How do you manage offboarding for applications without APIs or SAML support?

Three paths depending on the application type: AI-powered browser automation for web-based applications with admin UIs, AD agent-based group modification for legacy systems with AD dependencies, and tracked manual task assignment for applications with no automation path. All three paths create audit records of the action taken and its completion status, which is what SOC 2 access management controls require.

What causes orphaned accounts in non-SSO applications?

Orphaned accounts in non-SSO applications occur because offboarding workflows are typically scoped to IdP-connected applications. When Okta deactivates a user, only applications federated through Okta receive the deprovisioning signal. Applications outside the SSO perimeter don't receive the signal and retain active accounts indefinitely. Discovery that maps the full application footprint and offboarding playbooks that extend to non-SSO applications prevent orphaned accounts from accumulating.

What does a SOC 2-ready access review look like for non-SSO applications?
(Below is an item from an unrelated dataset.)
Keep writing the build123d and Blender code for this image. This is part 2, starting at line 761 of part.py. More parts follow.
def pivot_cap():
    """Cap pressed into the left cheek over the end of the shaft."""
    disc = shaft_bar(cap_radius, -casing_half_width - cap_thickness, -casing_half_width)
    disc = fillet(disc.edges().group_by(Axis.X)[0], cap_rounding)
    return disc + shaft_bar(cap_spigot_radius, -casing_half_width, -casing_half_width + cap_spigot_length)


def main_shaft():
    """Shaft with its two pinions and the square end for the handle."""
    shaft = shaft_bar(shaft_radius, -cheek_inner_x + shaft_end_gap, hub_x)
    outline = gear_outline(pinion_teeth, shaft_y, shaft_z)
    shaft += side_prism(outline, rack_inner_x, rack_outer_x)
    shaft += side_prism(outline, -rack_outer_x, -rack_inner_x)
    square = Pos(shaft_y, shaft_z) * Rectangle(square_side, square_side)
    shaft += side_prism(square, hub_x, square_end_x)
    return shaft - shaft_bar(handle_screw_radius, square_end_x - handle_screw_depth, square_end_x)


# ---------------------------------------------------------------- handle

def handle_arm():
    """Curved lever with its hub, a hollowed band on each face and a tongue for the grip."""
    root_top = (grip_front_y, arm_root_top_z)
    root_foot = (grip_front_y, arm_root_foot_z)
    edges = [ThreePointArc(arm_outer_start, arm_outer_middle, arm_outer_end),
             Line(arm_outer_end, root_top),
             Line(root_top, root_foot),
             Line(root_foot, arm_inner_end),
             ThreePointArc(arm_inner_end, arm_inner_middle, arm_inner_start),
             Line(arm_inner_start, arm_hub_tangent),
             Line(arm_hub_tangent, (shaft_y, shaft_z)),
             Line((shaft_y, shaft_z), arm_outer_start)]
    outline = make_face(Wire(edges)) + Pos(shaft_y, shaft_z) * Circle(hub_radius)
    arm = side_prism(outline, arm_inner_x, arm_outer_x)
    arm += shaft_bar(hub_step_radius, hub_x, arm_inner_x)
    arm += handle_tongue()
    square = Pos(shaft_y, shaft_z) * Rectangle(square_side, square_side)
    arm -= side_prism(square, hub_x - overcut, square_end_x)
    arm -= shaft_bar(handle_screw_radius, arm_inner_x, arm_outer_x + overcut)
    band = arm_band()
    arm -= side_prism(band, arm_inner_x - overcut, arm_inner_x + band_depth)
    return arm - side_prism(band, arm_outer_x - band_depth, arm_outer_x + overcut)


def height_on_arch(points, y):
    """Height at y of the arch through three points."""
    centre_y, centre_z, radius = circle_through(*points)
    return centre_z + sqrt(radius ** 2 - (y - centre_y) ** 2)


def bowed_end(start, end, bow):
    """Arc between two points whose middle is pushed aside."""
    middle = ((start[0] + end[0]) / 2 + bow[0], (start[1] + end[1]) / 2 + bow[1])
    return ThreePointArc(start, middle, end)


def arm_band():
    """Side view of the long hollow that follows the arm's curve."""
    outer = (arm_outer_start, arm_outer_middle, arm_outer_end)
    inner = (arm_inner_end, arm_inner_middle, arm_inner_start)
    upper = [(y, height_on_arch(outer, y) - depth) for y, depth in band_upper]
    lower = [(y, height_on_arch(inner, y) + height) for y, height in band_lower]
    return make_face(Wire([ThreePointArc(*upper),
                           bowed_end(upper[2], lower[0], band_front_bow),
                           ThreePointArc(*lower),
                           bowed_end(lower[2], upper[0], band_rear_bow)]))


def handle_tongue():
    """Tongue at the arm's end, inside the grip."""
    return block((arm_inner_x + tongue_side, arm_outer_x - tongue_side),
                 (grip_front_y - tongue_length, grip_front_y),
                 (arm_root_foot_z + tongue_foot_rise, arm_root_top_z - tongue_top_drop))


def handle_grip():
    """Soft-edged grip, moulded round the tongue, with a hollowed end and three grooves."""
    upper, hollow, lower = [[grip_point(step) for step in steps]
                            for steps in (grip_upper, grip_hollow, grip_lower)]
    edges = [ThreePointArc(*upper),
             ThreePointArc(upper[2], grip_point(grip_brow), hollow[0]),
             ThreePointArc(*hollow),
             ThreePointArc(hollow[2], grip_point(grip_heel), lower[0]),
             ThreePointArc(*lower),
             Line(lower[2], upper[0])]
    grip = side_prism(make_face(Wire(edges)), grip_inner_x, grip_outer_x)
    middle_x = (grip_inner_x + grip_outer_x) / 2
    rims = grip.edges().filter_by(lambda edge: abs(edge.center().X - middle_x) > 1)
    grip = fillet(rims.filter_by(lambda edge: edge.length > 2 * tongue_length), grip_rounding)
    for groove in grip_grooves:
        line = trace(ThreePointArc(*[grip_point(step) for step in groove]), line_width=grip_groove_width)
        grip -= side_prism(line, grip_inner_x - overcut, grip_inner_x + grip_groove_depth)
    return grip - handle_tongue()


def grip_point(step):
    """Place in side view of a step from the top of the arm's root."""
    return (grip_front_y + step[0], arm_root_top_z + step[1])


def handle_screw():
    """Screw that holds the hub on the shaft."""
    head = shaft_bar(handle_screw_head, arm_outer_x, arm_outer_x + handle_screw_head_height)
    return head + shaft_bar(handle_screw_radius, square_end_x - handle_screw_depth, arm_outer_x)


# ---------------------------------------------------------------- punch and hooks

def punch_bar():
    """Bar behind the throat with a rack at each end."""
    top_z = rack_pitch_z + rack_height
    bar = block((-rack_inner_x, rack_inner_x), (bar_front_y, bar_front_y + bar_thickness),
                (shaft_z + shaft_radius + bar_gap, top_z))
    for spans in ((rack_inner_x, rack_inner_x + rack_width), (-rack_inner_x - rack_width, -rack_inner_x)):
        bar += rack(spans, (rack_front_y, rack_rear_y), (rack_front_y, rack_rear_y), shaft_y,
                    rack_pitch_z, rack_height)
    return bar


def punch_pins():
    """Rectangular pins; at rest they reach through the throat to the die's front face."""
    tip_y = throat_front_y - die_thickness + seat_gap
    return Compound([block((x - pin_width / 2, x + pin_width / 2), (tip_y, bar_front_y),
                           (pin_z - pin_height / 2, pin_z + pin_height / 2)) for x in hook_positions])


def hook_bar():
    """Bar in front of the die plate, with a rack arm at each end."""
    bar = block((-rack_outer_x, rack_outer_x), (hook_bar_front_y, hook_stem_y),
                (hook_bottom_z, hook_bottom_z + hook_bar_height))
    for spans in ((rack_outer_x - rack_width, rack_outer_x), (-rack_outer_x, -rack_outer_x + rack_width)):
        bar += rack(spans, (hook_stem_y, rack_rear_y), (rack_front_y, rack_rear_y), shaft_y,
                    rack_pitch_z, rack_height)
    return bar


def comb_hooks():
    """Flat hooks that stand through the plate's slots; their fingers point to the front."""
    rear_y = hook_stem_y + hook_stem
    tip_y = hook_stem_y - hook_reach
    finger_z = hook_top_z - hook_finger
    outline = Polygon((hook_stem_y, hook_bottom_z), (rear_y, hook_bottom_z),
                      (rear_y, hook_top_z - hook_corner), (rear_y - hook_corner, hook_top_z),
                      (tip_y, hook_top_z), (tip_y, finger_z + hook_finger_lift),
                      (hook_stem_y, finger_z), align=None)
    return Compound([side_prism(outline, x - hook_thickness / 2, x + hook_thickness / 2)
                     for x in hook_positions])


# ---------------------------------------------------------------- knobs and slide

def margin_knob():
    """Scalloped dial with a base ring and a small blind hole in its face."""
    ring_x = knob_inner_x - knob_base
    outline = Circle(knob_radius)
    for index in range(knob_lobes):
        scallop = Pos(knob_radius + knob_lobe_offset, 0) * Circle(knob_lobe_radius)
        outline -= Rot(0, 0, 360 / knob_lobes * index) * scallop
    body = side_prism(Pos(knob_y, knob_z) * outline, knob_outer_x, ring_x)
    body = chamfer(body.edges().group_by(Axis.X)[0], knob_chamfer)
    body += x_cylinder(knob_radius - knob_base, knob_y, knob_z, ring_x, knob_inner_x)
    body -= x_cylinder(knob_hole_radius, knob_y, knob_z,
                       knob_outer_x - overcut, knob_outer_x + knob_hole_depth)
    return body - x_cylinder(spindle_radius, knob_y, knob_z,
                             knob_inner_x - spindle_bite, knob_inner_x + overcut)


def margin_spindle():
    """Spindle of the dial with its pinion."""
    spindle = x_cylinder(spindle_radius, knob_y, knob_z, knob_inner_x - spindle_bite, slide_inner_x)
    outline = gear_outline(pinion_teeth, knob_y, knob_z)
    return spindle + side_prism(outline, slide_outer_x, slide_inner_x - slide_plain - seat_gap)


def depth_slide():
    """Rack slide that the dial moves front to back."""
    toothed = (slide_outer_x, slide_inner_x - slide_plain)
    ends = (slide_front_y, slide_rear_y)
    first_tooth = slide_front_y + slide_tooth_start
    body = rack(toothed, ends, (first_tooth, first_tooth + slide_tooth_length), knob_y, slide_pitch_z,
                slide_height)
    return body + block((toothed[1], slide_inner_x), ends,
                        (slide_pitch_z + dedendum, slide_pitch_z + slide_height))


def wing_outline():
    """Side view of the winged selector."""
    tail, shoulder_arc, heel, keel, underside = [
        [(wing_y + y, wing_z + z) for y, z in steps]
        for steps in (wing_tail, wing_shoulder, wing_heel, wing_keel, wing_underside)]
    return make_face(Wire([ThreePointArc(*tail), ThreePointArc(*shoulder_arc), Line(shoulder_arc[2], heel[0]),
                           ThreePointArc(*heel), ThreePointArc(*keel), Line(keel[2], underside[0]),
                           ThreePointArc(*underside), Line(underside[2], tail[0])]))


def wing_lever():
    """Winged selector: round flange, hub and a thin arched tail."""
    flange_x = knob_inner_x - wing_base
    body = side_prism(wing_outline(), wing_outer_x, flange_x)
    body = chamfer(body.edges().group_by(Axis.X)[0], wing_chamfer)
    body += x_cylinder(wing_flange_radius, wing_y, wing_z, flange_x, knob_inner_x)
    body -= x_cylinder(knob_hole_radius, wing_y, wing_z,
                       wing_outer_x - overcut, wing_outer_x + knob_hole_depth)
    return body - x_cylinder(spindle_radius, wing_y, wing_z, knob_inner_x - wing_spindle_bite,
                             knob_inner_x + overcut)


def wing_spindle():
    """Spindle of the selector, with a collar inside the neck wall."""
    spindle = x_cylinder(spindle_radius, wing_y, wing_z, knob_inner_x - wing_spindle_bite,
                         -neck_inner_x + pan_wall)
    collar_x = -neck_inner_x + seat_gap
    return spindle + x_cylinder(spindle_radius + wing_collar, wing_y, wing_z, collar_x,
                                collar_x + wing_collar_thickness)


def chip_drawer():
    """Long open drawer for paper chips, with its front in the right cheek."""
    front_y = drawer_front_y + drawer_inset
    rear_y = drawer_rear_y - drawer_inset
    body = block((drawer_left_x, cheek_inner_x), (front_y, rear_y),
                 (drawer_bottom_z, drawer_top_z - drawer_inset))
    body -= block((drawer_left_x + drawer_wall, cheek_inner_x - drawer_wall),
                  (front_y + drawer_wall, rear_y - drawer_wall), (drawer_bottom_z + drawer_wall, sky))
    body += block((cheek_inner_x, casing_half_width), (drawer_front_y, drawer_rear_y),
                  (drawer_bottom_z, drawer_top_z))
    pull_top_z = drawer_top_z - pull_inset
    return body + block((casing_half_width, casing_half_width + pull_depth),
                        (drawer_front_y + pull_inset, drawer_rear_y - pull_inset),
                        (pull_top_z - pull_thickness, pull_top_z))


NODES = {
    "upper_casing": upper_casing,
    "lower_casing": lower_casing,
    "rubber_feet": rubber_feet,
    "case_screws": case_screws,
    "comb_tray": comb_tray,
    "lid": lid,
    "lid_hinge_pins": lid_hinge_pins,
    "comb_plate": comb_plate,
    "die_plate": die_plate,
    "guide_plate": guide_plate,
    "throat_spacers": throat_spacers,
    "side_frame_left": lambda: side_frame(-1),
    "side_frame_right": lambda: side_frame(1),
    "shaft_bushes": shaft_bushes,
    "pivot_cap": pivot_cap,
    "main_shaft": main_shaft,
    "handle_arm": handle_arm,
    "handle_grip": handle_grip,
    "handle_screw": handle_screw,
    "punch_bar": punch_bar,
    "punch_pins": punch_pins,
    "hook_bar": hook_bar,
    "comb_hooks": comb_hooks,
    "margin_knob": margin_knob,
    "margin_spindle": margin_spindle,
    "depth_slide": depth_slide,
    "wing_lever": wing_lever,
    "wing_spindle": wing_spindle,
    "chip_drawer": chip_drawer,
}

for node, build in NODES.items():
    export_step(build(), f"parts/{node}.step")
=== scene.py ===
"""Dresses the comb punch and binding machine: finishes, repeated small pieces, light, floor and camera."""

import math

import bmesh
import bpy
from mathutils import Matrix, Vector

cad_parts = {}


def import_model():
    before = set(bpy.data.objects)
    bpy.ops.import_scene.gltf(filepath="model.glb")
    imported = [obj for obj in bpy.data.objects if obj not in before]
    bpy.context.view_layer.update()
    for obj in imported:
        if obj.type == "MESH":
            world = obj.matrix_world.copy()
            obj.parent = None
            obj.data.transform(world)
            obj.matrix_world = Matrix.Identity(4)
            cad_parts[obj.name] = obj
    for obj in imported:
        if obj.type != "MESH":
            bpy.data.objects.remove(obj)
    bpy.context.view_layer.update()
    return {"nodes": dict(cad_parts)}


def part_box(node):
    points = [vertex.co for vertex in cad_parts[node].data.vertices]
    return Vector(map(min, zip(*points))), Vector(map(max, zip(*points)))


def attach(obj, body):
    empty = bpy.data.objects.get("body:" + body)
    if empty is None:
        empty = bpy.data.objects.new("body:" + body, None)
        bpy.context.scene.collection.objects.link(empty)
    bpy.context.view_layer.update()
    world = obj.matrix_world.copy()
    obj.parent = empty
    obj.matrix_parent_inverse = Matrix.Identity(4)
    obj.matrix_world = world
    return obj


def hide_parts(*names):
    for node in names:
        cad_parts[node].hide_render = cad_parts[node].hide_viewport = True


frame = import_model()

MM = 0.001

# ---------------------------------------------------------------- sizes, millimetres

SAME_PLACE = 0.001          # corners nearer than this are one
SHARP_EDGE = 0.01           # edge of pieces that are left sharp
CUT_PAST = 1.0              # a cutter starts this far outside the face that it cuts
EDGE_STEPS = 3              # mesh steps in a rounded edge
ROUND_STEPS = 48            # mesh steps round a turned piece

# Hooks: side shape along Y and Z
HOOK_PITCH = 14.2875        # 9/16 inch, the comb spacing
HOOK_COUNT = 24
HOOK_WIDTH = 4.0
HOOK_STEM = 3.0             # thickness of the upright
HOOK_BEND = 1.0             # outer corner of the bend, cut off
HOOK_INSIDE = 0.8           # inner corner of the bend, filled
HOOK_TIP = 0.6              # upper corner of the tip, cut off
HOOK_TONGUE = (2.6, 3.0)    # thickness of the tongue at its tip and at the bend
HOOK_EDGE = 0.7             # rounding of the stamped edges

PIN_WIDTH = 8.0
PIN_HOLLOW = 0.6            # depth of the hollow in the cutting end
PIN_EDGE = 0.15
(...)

A SOC 2-ready access certification for non-SSO applications includes: a current user list from the application (extracted through automation or manual export), a certification campaign where designated reviewers approve or revoke each user's access, timestamped records of every decision with mandatory justification for retained access, and evidence that revocations were completed — either through automated remediation or tracked manual task completion. Non-editable PDF reports with these elements provide the audit evidence format that SOC 2 Type II access management controls require.